▸ What to work on
Give back the full material, exactly as it reads.

========================================

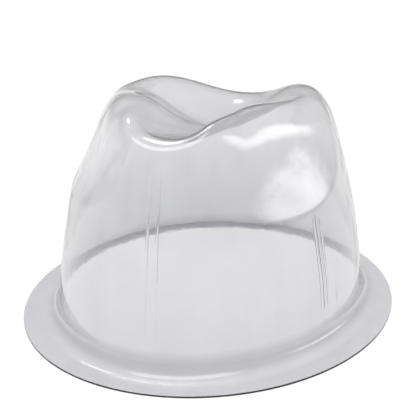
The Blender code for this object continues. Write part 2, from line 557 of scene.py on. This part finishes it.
def add_table_and_room(tree, apart):
    """The table's level below the horizon, fading to the room's level above it."""
    low, high = (math.sin(math.radians(elevation)) for elevation in TABLE_FADE)
    return add_range(tree, apart["Z"], low, high, TABLE_LEVEL, ROOM_LEVEL, "SMOOTHSTEP")


def add_world():
    """Even white light all round. What the plastic mirrors is a dim room with a few soft lights."""
    world = bpy.data.worlds.new("studio")
    bpy.context.scene.world = world
    world.use_nodes = True
    tree = world.node_tree
    where = tree.nodes.new("ShaderNodeTexCoord").outputs["Generated"]
    separate = tree.nodes.new("ShaderNodeSeparateXYZ")
    tree.links.new(where, separate.inputs["Vector"])
    apart = separate.outputs
    panes = add_math(tree, "ADD", add_softbox(tree, where, *WINDOW), add_softbox(tree, where, *CORE_BOX))
    window = add_math(tree, "MULTIPLY", add_band(tree, where), panes)
    room = add_table_and_room(tree, apart)
    for light in (window, add_softbox(tree, where, *REAR_BOX), add_strip(tree, apart, *STRIP)):
        room = add_math(tree, "ADD", light, room)
    path = tree.nodes.new("ShaderNodeLightPath").outputs
    mirrored = add_math(tree, "GREATER_THAN", path["Glossy Depth"], 0.5)
    change = add_math(tree, "MULTIPLY", mirrored, add_math(tree, "SUBTRACT", room, WHITE_LIGHT))
    level = add_math(tree, "ADD", change, WHITE_LIGHT)
    tree.nodes["Background"].inputs["Color"].default_value = (1.0, 1.0, 1.0, 1.0)
    tree.links.new(level, tree.nodes["Background"].inputs["Strength"])


def add_camera():
    data = bpy.data.cameras.new("camera")
    data.lens = LENS
    data.sensor_width = SENSOR
    data.shift_x = SHIFT_X
    data.shift_y = SHIFT_Y
    camera = link(bpy.data.objects.new("camera", data))
    azimuth = math.radians(VIEW_AZIMUTH)
    elevation = math.radians(VIEW_ELEVATION)
    level = math.cos(elevation)
    away = Vector((math.sin(azimuth) * level, -math.cos(azimuth) * level, math.sin(elevation)))
    camera.location = TARGET + VIEW_DISTANCE * away
    camera.rotation_euler = away.to_track_quat("Z", "Y").to_euler()
    camera.rotation_euler.rotate_axis("Z", math.radians(VIEW_ROLL))
    bpy.context.scene.camera = camera


def main():
    add_camera()
    add_world()
    add_floor()
    add_sheet()
    bpy.context.scene.view_settings.view_transform = "Standard"


main()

========================================

▸ Full solution
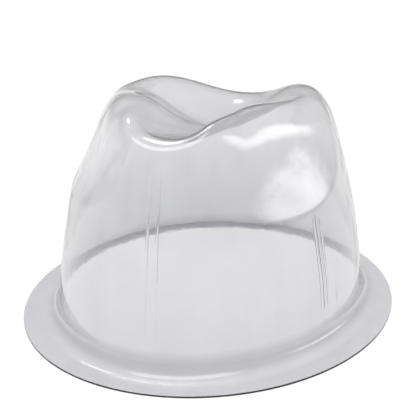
The Blender code for this object continues. Write part 2, from line 557 of scene.py on. This part finishes it.
def add_table_and_room(tree, apart):
    """The table's level below the horizon, fading to the room's level above it."""
    low, high = (math.sin(math.radians(elevation)) for elevation in TABLE_FADE)
    return add_range(tree, apart["Z"], low, high, TABLE_LEVEL, ROOM_LEVEL, "SMOOTHSTEP")


def add_world():
    """Even white light all round. What the plastic mirrors is a dim room with a few soft lights."""
    world = bpy.data.worlds.new("studio")
    bpy.context.scene.world = world
    world.use_nodes = True
    tree = world.node_tree
    where = tree.nodes.new("ShaderNodeTexCoord").outputs["Generated"]
    separate = tree.nodes.new("ShaderNodeSeparateXYZ")
    tree.links.new(where, separate.inputs["Vector"])
    apart = separate.outputs
    panes = add_math(tree, "ADD", add_softbox(tree, where, *WINDOW), add_softbox(tree, where, *CORE_BOX))
    window = add_math(tree, "MULTIPLY", add_band(tree, where), panes)
    room = add_table_and_room(tree, apart)
    for light in (window, add_softbox(tree, where, *REAR_BOX), add_strip(tree, apart, *STRIP)):
        room = add_math(tree, "ADD", light, room)
    path = tree.nodes.new("ShaderNodeLightPath").outputs
    mirrored = add_math(tree, "GREATER_THAN", path["Glossy Depth"], 0.5)
    change = add_math(tree, "MULTIPLY", mirrored, add_math(tree, "SUBTRACT", room, WHITE_LIGHT))
    level = add_math(tree, "ADD", change, WHITE_LIGHT)
    tree.nodes["Background"].inputs["Color"].default_value = (1.0, 1.0, 1.0, 1.0)
    tree.links.new(level, tree.nodes["Background"].inputs["Strength"])


def add_camera():
    data = bpy.data.cameras.new("camera")
    data.lens = LENS
    data.sensor_width = SENSOR
    data.shift_x = SHIFT_X
    data.shift_y = SHIFT_Y
    camera = link(bpy.data.objects.new("camera", data))
    azimuth = math.radians(VIEW_AZIMUTH)
    elevation = math.radians(VIEW_ELEVATION)
    level = math.cos(elevation)
    away = Vector((math.sin(azimuth) * level, -math.cos(azimuth) * level, math.sin(elevation)))
    camera.location = TARGET + VIEW_DISTANCE * away
    camera.rotation_euler = away.to_track_quat("Z", "Y").to_euler()
    camera.rotation_euler.rotate_axis("Z", math.radians(VIEW_ROLL))
    bpy.context.scene.camera = camera


def main():
    add_camera()
    add_world()
    add_floor()
    add_sheet()
    bpy.context.scene.view_settings.view_transform = "Standard"


main()